I started with the Piano Quintet. This work was completed in 1877 and the fairly high opus number of 45 indicates that the late teenage years of the (by then) 21-year old composer had been an industrious period. There are the usual four movements. An initial Allegro giusto well and truly belies the designation. The work opens with a gentle and captivating, shimmering passage but continues too much in this vein, interspersed with even more serene pastoral passages. The subsequent tranquil Andante has a slightly less gentle central section but is in very much the same mood as the first movement, and there is an unfortunate lack of variety. Fortunately, there follows a mischievous Scherzo, although that almost becomes motionless before it jolts back into life, only to finish. The Finale is probably the most memorable movement, dominated by the piano, but it is all a bit insipid.

In a brief review of an Aura disc of the Quintet (review) Rob Barnett mentioned being reminded of Widor’s chamber music in places, or even music of the next generation of French and Austrian composers (Vierne and Schmidt, amongst others). Schmidt certainly comes to mind in so far as what little there is for the piano to do could largely be played with one hand (a frequent characteristic of Schmidt’s piano chamber music). Anyway, despite its limitations this piece earned Martucci the top prize of the annual competition of the SocietÓ del quartetto di Milano in 1878.

The First Piano Trio of 1882, Martucci’s Op. 59, was actually his second essay in the medium (there having been an early Piano Trio of 1869, written when the composer was all of thirteen) but it does not strike me as a particularly mature utterance. It also opens with a movement designated Allegro giusto and this is almost as gentle as its counterpart in the Quintet. I suppose one can vaguely hear the influence of Brahms but the music has little development worthy of that great name. It meanders with a theme reminiscent of Wieniawski’s “Legende” and erupts for a brief bluster twice in the middle before sidling to a quiet close. Fortunately, there follows a light-hearted Mendelssohnian Scherzo with a very simply-harmonised trio—possibly suggestive of rustic bagpipes—which provides a welcome contrast. Back to a gentle third movement Andante con moto, led by the cello, where we are treated to a mildly disturbing chromatically-developed central section. The jaunty and busy Finale explores distant keys to a rather greater extent than elsewhere before returning to the home key. This trio also won the annual competition of the SocietÓ del quartetto di Milano. Presumably there was little competition.

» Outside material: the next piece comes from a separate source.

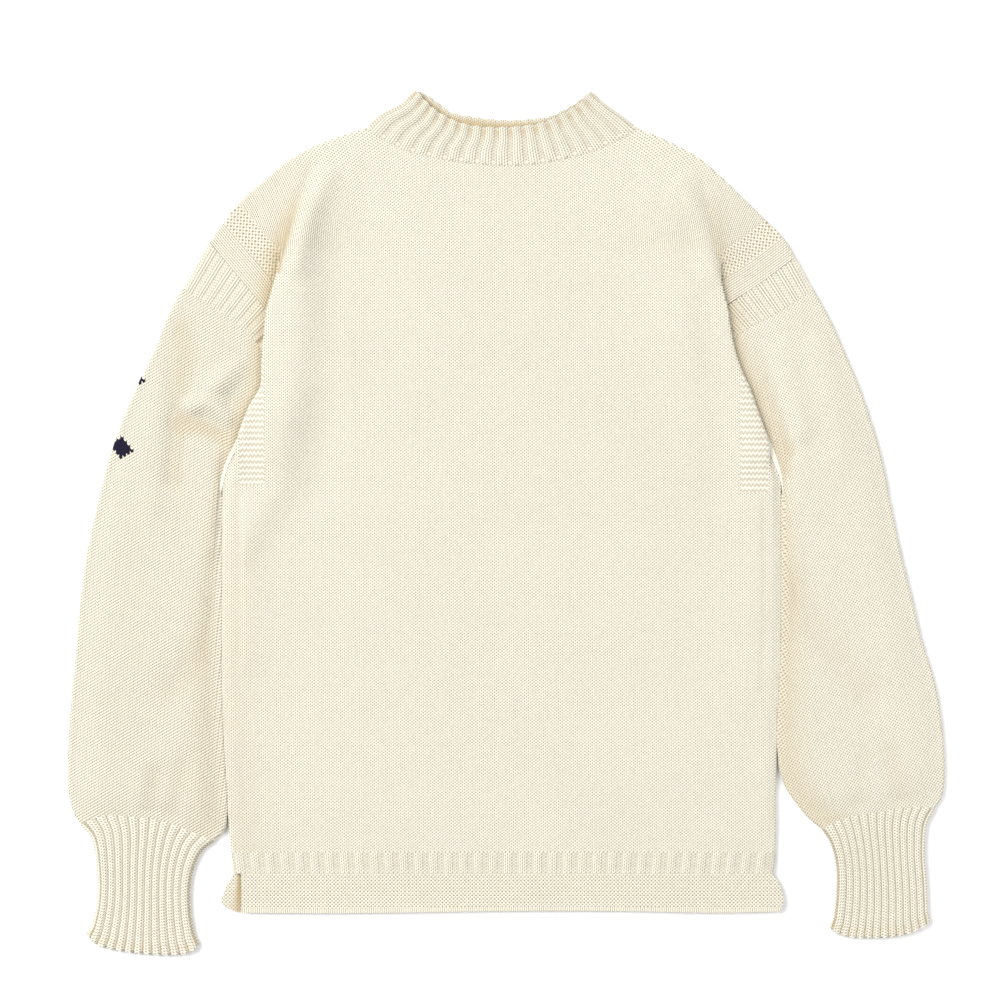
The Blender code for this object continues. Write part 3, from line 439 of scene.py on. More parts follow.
def edge_points(y, x0, over):
    """A panel's four points beside its edge, as x and height. Over is 1 on the front, -1 on the back."""
    if y > UNDERARM:
        return [(x0 + step, MID + over * ROLL) for step in FLAT_IN]
    ups = CORNER_UP if y > UNDERARM - 5 else ROLL_UP
    return [(x0 + step, MID + over * up) for step, up in zip(ROLL_IN, ups)]


def unrolled(y, x0):
    """The front's twelve points beside its edge at a height, with no Z fold, as x and height."""
    spread = ROLL + 16 * (np.arange(1, 9) / 8) ** 1.5
    rise = table(SIDE_RISE, y)
    far = [(x0 + step, FRONT + rise * ease(step / 9)) for step in spread]
    return np.array(edge_points(y, x0, 1) + far)


def folded(body, y, x0):
    """The same points with the Z fold: under it, round its inner turn, back, and round its edge."""
    edge = table(body["fold"], y) + HALF_WALL + ROLL
    turn = edge + table(body["fold"], y, 2)
    near = [(x0 + step, FRONT) for step in FLAT_IN]
    inner = [(turn + ROLL * np.sin(a), ROLL * (1 - np.cos(a))) for a in TURN]
    outer = [(edge - ROLL * np.sin(a), LAYER + ROLL * (1 - np.cos(a))) for a in TURN]
    return np.array(near + [(x, FRONT + PRESSED * up) for x, up in inner + outer])


def front_half_row(body, y):
    """Sixteen points of the front at a height, from its edge inwards, as x, y and height."""
    x0 = edge_x(body, FRONT_ROWS, y)
    share = ease((y - FOLD_GONE) / (FOLD_FULL - FOLD_GONE))
    near = unrolled(y, x0)
    if share > 0:
        near = share * folded(body, y, x0) + (1 - share) * near
    rise = table(SIDE_RISE, y) if y < FOLD_FULL else FOLD_RISE
    reach = np.array((3, 17, 38, 66))
    top_sheet = near[-1, 0] + share * table(body["fold"], y, 2) + reach
    lift = BODY_LIFT * ease((y - BAND_TOP) / 30)
    heights = FRONT + lift + (rise - lift) * (1 - ease((reach - 3) / 63))
    x, z = np.append(near[:, 0], top_sheet), np.append(near[:, 1], heights)
    return np.column_stack([x, np.full(16, y), z])

# %% The shoulder and the neck
def shoulder_points(body):
    """Where the front's sixteen columns start on the shoulder, and which way is in from the edge."""
    line = body["shoulder"]
    at = distances(line)
    fold = at[np.argmin(np.hypot(*(line - body["fold_top"]).T))]
    start = [0, 0.5, 1.0, ROLL]
    spread = list(np.linspace(ROLL, fold, 9)[1:])
    end = [fold + (at[-1] - fold) * share for share in (0.25, 0.6, 1)]
    steps = np.array(start + spread + end)
    points = along(line, steps / at[-1])
    run = along(np.gradient(line, axis=0), steps / at[-1])
    inward = np.column_stack([run[:, 1], -run[:, 0]])
    inward[:4] = body["armhole"][8] - body["armhole"][0]
    inward /= np.linalg.norm(inward, axis=1)[:, None]
    return points, inward

def panel_top(points, inward, neck, over):
    """The first four rows of a panel: rolled at the shoulder, flat at the neck. Over is 1 or -1."""
    rows = []
    for step, fold_in in enumerate(ROLL_IN):
        up = np.full(len(points), ROLL_UP[step])
        up[-1] = CORNER_UP[step]
        shoulder = at_height(points + inward * fold_in, MID + over * up)
        rows.append((shoulder, at_height(neck - (0, FLAT_IN[step]), MID + over * ROLL)))
    return rows


def neck_points(line, count):
    """Points of a panel on the neck seam, between its corners, moved off the seam."""
    at = distances(line)[-1]
    shares = np.concatenate([[2.2 / at], np.linspace(0, 1, count + 2)[1:-1], [1 - 2.2 / at]])
    return along(line, shares) - (0, SEAM_HALF)

# %% The grids of the front and the back
def mirror(row):
    """A row of the right half, worked out on the left, put where it belongs."""
    return row[::-1] * (-1, 1, 1)


def top_rows(neck, over, columns=slice(None)):
    """The first four rows of a panel, from the left armhole past the neck to the right one."""
    halves = []
    for body in (LEFT, RIGHT):
        points, inward = shoulder_points(body)
        halves.append(panel_top(points[columns], inward[columns], neck, over))
    return [np.vstack([a, middle, mirror(b)]) for (a, middle), (b, _) in zip(*halves)]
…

The Second Piano Trio in E flat was composed in the following year. It also opens with a vaguely Brahmsian gentle Allegro with notably contrapuntal interplay in the development section. The following Scherzo starts rather like Morse code with the initial dotted rhythm and its repeated clash of G and F sharp but, although this is not developed in the same vein, the music is quite arresting. Moreover, some tonal uncertainties follow, surrounding a mildly mysterious trio section. By contrast the material of the third movement, Adagio, is actually developed in a central Animato section; it even has a passage quasi Cadenza before the return of the opening tempo. The finale, an Allegro vivace, opens with a bouncy melody in the piano with a contrasting Meno Allegro in triple time making two appearances. This has the effect of providing a combined second scherzo and finale. In fact, the Scherzo theme of the second movement—together with the opening melody of the Adagio—are both quoted as the trio draws to a close. If the Quintet sprawls a bit, this Trio is positively effusive. The first and last movements in particular could beneficially have been significantly cut, but I suspect that the musicians here take the first movement too slowly.

This is not the first appearance on disc of the quintet, which turned up on a Claves disc (Giovane Quartetto Italiano/Borciani) coupled with what sounds to me like a much too slow performance of the First Piano Trio (review) and on Dynamic (by the Ex Novo Ensemble) coupled with Respighi’s Piano Quintet. Both the trios have also appeared in performances by the Trio Mezzena-Bonucci (probably no longer available) and, more recently, by the Trio Vega (review). I sampled snatches of some of the competing discs but there was nothing sufficiently different to justify listening at greater length. The Claves performance of the Quintet sounds pretty similar, although the overall duration is about 10% less, so this may be due to observance of a repeat on the present disc. That said, performances on the present discs are on the leisurely side. The Vega Trio on Naxos takes the first movement of the Second Trio at a much faster speed—very much to its advantage—and is slightly faster elsewhere as well. The present pianist, Maria Semiraro, is pretty reliable and the Quartetto Noferini is generally acceptable. Even so, the quartet members playing the strings in both Trios 1 and 2 lack commitment (difficult to achieve at the generally leisurely tempi adopted). There were occasions when I was mildly concerned about uningratiating string tone. Unfortunately, in this kind of repertoire, one cannot really expect top performers. The short pieces for string quartet that fill out the second disc do not amount to very much but are given reasonably sympathetic performances anyway.

The recorded sound is luminous. It is all to the good except that it sometimes sounds in the gentler passages, of which there are many, as though the piano’s sustaining pedal has been over-used. The second disc is notably more closely recorded than the first.

Booklet notes are readable and go on at length about Martucci’s career and times, although there is an irritating lack of information about the actual works on the two discs.

So, a bit of a curate’s egg, largely confirming my limited expectations of this composer. (No wonder the Italians stuck to opera!) The music for quartet alone really does not justify completists going for this set. From the little I have heard of them, the competing readings of the Trios (Naxos) and Quintet (Dynamic) are probably preferable.